The lieutenant, whom I assumed to be Graysmith, finally spoke up. “I’m not sure FBI Director Rodale would appreciate how this investigation is being handled, Executive Assistant Director Wellington.” He laced the words assistant director with rich sarcasm.
Hmm. Maybe I could learn to like this guy after all.
“I’d like a few things clarified…” he continued, “since the matter will likely come up this weekend while Director Rodale and I are on the links in Phoenix. Just so I’m clear, explain to me why we can’t have one of our detectives present for the interrogation of a suspect who lives in our city, kills in our city, and was apprehended in our city? I’m a little fuzzy on that part of this whole deal you’re striking with the suspect’s lawyers, and I want to have my facts straight when Director Rodale asks me to fill him in on the case.”
Margaret gave Lieutenant Graysmith’s words a moment of quiet deliberation, tapped the table twice with her index finger, and said,
“All right. Dunn, you observe. Lien-hua interrogates. And we put this guy away. I’ll have his lawyers draw up the papers relinquishing his rights to file any charges.” She glanced at her watch. “The interrogation will start promptly at 3:35 p.m., exactly fifty minutes from now. In the meantime, I want everyone in this room pulling up whatever they can on Mr. Neville Lewis so that our interrogator can go in prepared. This meeting is adjourned.” And then, as people stirred from their chairs, Margaret added, “Agent Jiang, I’d like you to remain for just a moment.”
73
While I waited outside the door for Lien-hua to appear, I asked Aina to follow up on Officer Geoff Rickman. “I think he was at the fire,” I said.
“Rickman? But Dr. Bowers, I’ve already spoken with him. His fingerprints were on the glove.”
“There you go. That’s him then. He was there.”
“No,” she said. “He wasn’t assigned to the fire, but he received the gloves from the two criminalists and delivered them to the evidence room. Officer Rickman says that he made a mistake and touched the glove. He apologized.”
I’m sure he did. “He stepped in Austin’s blood yesterday, Aina, and his shoe prints matched one of the patent prints left in the hallway. If he wasn’t assigned to the fire, it’s possible he was one of the people responsible for starting it.”
“You memorized the shoe-print impressions in the soot?”
“Of course.”
She paused for a moment. “Well,” she said. “I’ll see what else I can learn.”
“Thanks.”
She disappeared down the hall, and as I was considering the implications to the case if Rickman really were Monday night’s arsonist, the door beside me banged open and Lien-hua fumed into the hallway. “What is it, Lien- hua? What did Margaret say?”

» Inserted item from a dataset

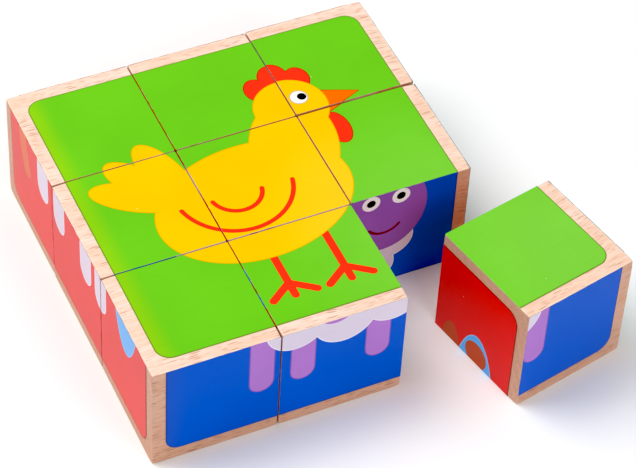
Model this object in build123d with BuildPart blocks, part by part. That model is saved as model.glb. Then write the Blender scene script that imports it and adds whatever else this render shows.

She spun, her eyes narrow, her lips drawn tight. “Margaret said that even if Lewis doesn’t press charges, it doesn’t change what I did. She said she can’t have an agent in the field who cannot control herself. She told me that after the interrogation, she’s putting me on administrative leave. Indefinitely.”
“What? You can’t be serious?”
Lien-hua stepped away. “I’m going to get ready for the interrogation, Pat. I need some time by myself.”
Margaret wasn’t there last night. She didn’t see how things played out.
I thought back to the Sherrod Aquarium and the sharks’ feeding schedule. I wondered how long it would take them to devour a bony, forty-seven-year-old woman.
Tessa’s flight was supposed to have left thirty minutes ago, and the whole time she’d been waiting she’d been wondering just how long it would take before Patrick called to “monitor” her some more.
She figured that when he did, he would probably apologize all over the place for sending her back home.
Good.
He should.
She pulled out her cell phone and set it on her lap.